**Your task**
Find all the lines with "joints" and gather them.
··········
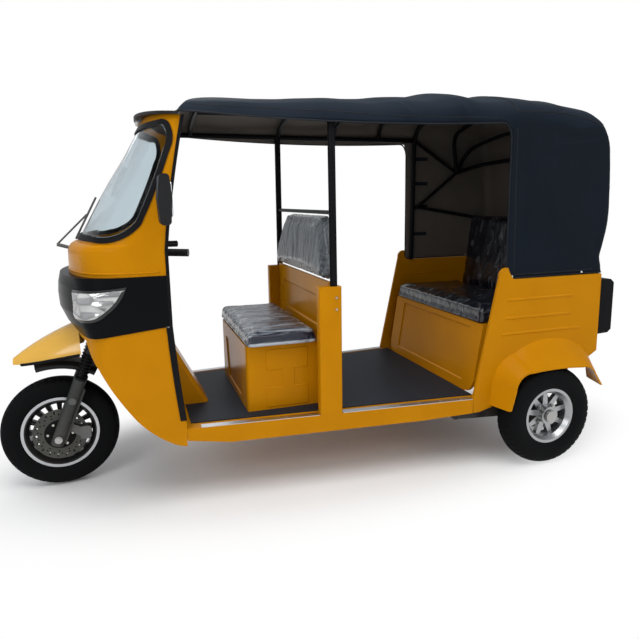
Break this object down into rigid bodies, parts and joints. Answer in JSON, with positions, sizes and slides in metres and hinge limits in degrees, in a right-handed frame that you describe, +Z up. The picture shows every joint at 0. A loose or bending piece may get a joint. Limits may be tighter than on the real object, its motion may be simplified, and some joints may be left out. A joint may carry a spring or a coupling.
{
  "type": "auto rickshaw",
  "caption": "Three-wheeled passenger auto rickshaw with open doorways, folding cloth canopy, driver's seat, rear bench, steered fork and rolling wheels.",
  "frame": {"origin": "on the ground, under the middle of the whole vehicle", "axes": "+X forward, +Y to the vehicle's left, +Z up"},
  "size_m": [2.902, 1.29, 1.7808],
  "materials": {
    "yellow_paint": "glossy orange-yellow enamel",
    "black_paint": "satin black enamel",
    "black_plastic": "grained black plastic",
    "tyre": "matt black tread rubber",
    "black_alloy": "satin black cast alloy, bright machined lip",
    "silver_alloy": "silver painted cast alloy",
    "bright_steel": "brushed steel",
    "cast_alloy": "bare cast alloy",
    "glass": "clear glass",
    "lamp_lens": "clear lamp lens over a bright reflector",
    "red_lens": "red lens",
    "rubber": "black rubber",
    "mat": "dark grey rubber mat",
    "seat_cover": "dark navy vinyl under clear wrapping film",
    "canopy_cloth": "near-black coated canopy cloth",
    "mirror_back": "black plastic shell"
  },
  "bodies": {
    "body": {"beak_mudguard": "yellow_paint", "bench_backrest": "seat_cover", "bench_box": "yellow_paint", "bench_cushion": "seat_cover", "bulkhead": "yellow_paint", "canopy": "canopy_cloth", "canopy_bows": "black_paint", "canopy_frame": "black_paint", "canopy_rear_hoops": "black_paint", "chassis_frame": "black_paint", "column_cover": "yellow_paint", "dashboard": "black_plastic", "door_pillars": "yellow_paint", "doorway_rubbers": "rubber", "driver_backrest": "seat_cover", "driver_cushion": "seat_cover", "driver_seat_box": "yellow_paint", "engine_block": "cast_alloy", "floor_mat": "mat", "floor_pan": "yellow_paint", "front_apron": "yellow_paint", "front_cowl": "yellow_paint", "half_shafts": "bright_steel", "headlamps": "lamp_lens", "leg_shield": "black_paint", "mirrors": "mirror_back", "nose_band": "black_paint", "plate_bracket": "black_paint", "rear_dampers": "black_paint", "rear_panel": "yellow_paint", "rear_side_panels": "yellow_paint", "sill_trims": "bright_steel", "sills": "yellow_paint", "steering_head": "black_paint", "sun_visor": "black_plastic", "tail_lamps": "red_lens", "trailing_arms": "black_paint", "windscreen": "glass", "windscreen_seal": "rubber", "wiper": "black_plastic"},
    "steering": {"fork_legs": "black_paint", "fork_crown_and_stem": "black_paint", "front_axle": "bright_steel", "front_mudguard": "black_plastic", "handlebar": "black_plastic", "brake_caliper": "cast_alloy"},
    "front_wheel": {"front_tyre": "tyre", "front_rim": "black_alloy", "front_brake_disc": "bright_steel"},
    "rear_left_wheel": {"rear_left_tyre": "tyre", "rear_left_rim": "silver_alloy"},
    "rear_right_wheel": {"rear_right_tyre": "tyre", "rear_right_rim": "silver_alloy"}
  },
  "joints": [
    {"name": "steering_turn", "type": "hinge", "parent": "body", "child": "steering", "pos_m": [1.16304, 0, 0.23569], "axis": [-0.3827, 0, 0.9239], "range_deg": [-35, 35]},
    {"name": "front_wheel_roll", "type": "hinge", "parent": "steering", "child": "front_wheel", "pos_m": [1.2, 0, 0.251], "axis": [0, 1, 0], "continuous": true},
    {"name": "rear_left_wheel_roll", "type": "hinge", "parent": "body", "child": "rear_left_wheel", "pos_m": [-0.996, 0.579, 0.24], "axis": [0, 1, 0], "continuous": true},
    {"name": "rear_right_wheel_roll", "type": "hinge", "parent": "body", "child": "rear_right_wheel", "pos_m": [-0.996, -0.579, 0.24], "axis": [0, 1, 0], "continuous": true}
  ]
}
··········
**Result of this exercise**
Break this object down into rigid bodies, parts and joints. Answer in JSON, with positions, sizes and slides in metres and hinge limits in degrees, in a right-handed frame that you describe, +Z up. The picture shows every joint at 0. A loose or bending piece may get a joint. Limits may be tighter than on the real object, its motion may be simplified, and some joints may be left out. A joint may carry a spring or a coupling.
  "joints": [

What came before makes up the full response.